I would love to get the module working more than you can imagine…
But the easy fix was the Arduino connected directly.
Is it safe to run for 30 seconds with a miniture stepper motor carrying a load equivalent to a matchbox?
Someone give me there phone number and walk me through it and I’ll throw some crypto or cash your way…
I can’t be a master of all trades…
Forgive me for seeming stupid…
To me the easy fix would be to forget about the stepper and use a small brushed motor.
NO. Not directly driven by Arduino. Damage to most electronic components can be cumulative. That is, if you punish them they may take a while to fail but fail they will. Sometimes in circumstances that have no relationship to the original punishment. These causes can be very difficult to analyse., In my working world it was all well and good locating a faulty component but when it came to finding out what caused the failure that was quite often another question entirely. BUT, when the faulty equipment was manufactured by the company I worked for this had to be done to make sure of no repetitions.
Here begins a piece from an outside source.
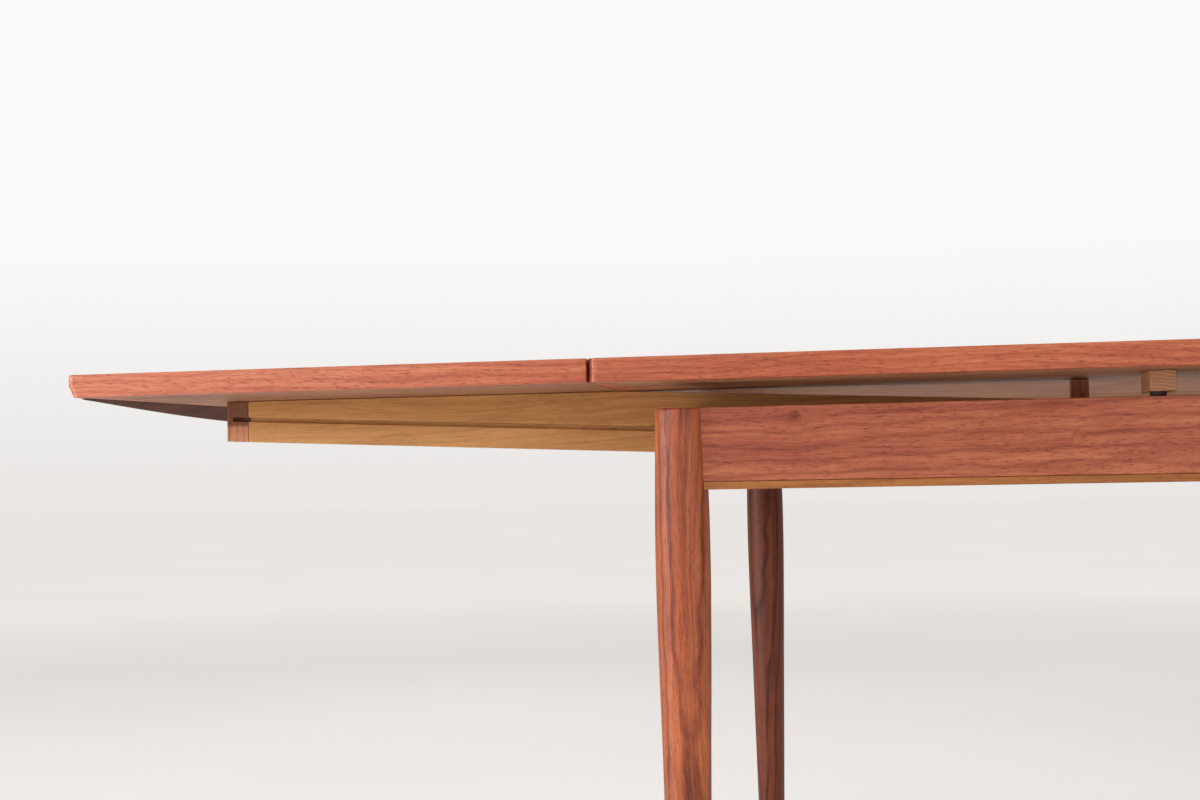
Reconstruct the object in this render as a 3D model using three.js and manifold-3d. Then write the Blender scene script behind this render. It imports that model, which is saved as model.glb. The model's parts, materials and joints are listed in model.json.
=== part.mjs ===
// Extendable dining table with two draw leaves, in millimetres, +Z up.
//
// The table is drawn about the centre of its main top: X along the table, -Y towards the front,
// Z = 0 on the floor.  The left leaf is drawn out and level with the main top.  The right leaf is
// stowed under the main top.  Each leaf sits on two sloping runners.  A runner slides along its own
// slope on a tongue of the guide bar beside it, so a leaf rises by its own thickness as it is drawn.
import * as THREE from 'three';
import { mergeVertices } from 'three/addons/utils/BufferGeometryUtils.js';
import Module from 'manifold-3d';

const wasm = await Module();
wasm.setup();

// ---- driving dimensions -------------------------------------------------------------------------
const TABLE_HEIGHT = 730;
const TOP_THICKNESS = 19;
const HALF_LENGTH = 655.5;           // main top, centre to end
const HALF_WIDTH = 445;             // main top, centre to the middle of a long edge
const LEAF_LENGTH = 448.6;           // joint to the leaf's corner
const SIDE_BOW = 16.6;              // fall of the bowed long edge at the leaf's corner
const END_BOW = 12;                 // rise of the bowed leaf end at the middle
const END_UNDERCUT = 4.7;           // lean of the lower part of the leaf's end face
const UNDERCUT_HEIGHT = 10;
const JOINT_GAP = 1.2;              // open joint between the drawn leaf and the main top
const FIT_GAP = 0.3;                // gap between glued or resting pieces
const CORNER_RADIUS = 8;            // upright corners of the top and of the leaf's outer end
const LIPPING_WIDTH = 15;           // solid wood edge round the veneered panels
const END_LIPPING_WIDTH = 32;

const LEAF_TRAVEL = 431.5;           // horizontal travel of a leaf
const RUNNER_SLOPE = 0.0447;        // rise of a runner per unit of travel
const RUNNER_DEPTH = 53;            // upright height of a runner
const RUNNER_THICKNESS = 24;
const RUNNER_REACH = 368;           // joint to the outer end of a runner's cap
const RUNNER_INSIDE = 396.8;        // joint to the inner end of a runner's stop
const CAP_THICKNESS = 20.4;
const STOP_THICKNESS = 13.7;
const BACK_RUNNER_PLANED = 2.4;     // wood planed off the lower edge of the back runners
const GROOVE_HEIGHT = 3.8;
const GROOVE_DEPTH = 5.5;
const GROOVE_ABOVE_BOTTOM = 18.6;   // lower edge of a runner to its groove
const GROOVE_END_INSET = 5.8;       // solid wood left at the cap's outer face
const LEFT_RUNNER_Y = 268.5;        // centre line of the left leaf's runners

const GUIDE_THICKNESS = 20;
const GUIDE_CLEARANCE = 1;
const GUIDE_TOP = 686;
const GUIDE_BOTTOM = 634;
const TONGUE_HEIGHT = 3.2;
const TONGUE_PROJECTION = 5;
const TONGUE_INNER_X = 170;

const LEG_X = 590;
const LEG_Y = 383.25;
const SIDE_APRON_FACE = LEG_Y + 10.65;
const SIDE_APRON_THICKNESS = 22;
const END_APRON_FACE = 594;
const END_APRON_THICKNESS = 20;
const APRON_HEIGHT = 66.1;
const APRON_LIP = 6.3;              // paler strip glued under each apron
const TOP_TO_APRON = 20.5;          // open space that takes a stowed leaf
const NOTCH_CLEARANCE = 1;
const NOTCH_FLOOR = 653.9;

const RAIL_HALF_LENGTH = 60;
const RAIL_HALF_WIDTH = 388;
const RAIL_NOTCH_TOP = 703.5;
const PEG_Y = 120;
const PEG_RADIUS = 9;
const PEG_BOTTOM = 670;
const WASHER_RADIUS = 17;
const WASHER_THICKNESS = 6;
const BLOCK_NEAR_X = 204;           // spacer blocks that stop a stowed leaf
const BLOCK_LENGTH = 20;
const BLOCK_OUTER_Y = 388;
const BLOCK_WIDTH = 50;
const BLOCK_HEIGHT = 16.3;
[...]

No one can. But also consider you can’t do any sort of course in electrics or electronics remotely in one day. Spend a bit of time to get a feel for what you are trying to do. Do a bit of research and try to get to know something about what you are going to do this job with. Try to get a feel for and some knowledge about some of the basics. Very basics are Volts, Current (amps), resistance (ohms) and the product of volts and amps Power (watts). If you can do some of this I think it will be much easier for you to understand what Bryce, Jeff and others are trying to tell you. Please listen to them and take note.
Almost impossible to do remotely. One would ned to actually see what you are doing and be on hand to offer advice or corrections. Others may try but I for one would be very reluctant to attempt this. I have had success by phone in the past BUT I had a pretty good knowledge of the equipment at fault and the bloke on the other end of the line was usually the one who designed it in the first place. Then you had a chance.